Material:
* * * *
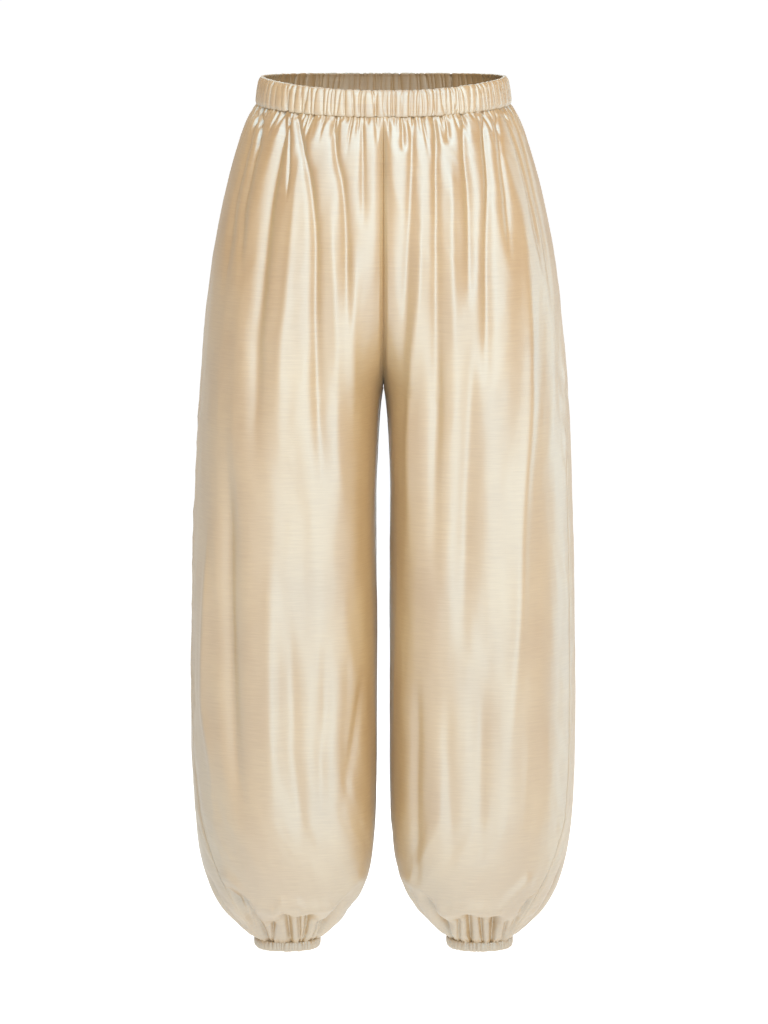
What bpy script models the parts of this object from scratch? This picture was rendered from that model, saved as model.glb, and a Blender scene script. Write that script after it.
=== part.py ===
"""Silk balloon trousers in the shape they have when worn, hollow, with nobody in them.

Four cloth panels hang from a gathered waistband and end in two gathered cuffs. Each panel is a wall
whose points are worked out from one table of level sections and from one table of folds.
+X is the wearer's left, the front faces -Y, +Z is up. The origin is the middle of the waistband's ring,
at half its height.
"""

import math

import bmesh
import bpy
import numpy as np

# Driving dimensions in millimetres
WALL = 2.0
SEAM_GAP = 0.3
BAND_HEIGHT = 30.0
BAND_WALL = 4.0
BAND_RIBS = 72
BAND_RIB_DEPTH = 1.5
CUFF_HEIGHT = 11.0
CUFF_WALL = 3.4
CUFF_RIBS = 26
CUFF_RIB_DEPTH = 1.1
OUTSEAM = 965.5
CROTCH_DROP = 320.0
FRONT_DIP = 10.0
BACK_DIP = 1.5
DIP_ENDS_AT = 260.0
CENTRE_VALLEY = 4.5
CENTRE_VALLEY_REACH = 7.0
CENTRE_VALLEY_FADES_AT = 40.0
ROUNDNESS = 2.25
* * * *
Exercise details:
Your output must be the lines of the material above, from the first through the line that contains "nobody in them.", copied exactly. Include both endpoints and nothing else.

Result of this task:
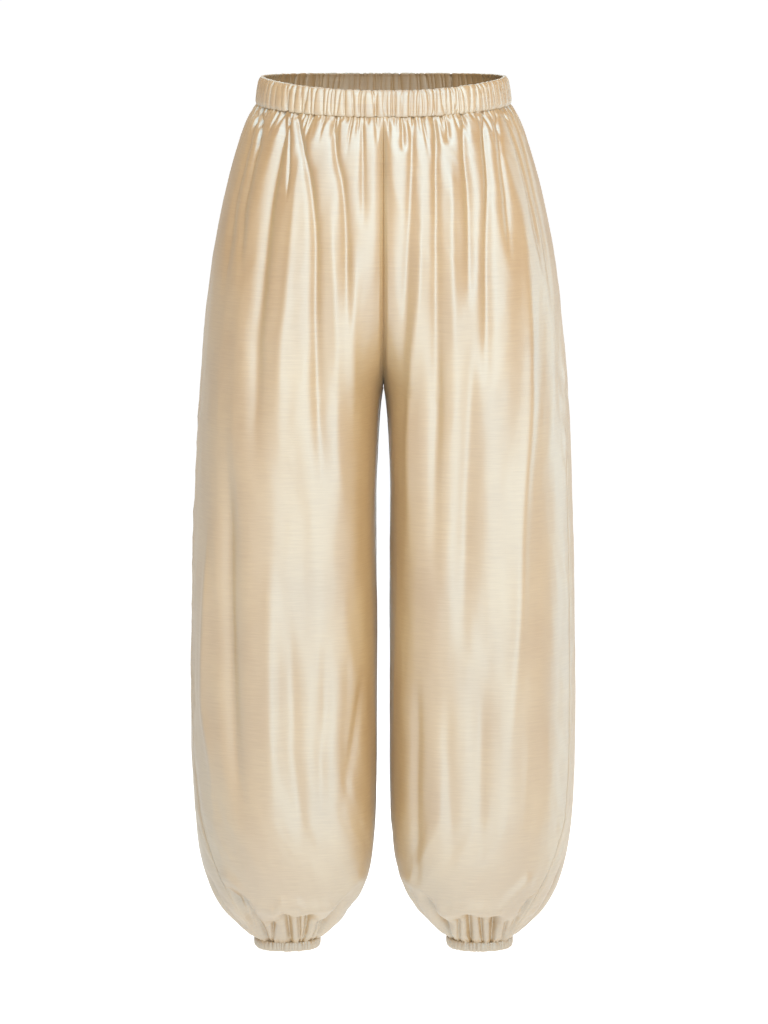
What bpy script models the parts of this object from scratch? This picture was rendered from that model, saved as model.glb, and a Blender scene script. Write that script after it.
=== part.py ===
"""Silk balloon trousers in the shape they have when worn, hollow, with nobody in them.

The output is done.